The methods of the present disclosure may be implemented in hardware, or as software modules running on one or more processors. The methods may also be carried out according to the instructions of a computer program, and the present disclosure also provides a computer readable medium having stored thereon a program for carrying out any of the methods described herein. A computer program embodying the disclosure may be stored on a computer readable medium, or it could, for example, be in the form of a signal such as a downloadable data signal provided from an Internet website, or it could be in any other form.
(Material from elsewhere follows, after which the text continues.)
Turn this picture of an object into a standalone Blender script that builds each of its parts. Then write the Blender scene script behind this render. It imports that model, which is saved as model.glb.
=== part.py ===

It should be noted that the above-mentioned examples illustrate rather than limit the disclosure, and that those skilled in the art will be able to design many alternative embodiments without departing from the scope of the appended claims or numbered embodiments. The word “comprising” does not exclude the presence of elements or steps other than those listed in a claim or embodiment, “a” or “an” does not exclude a plurality, and a single processor or other unit may fulfil the functions of several units recited in the claims or numbered embodiments. Any reference signs in the claims or numbered embodiments shall not be construed so as to limit their scope.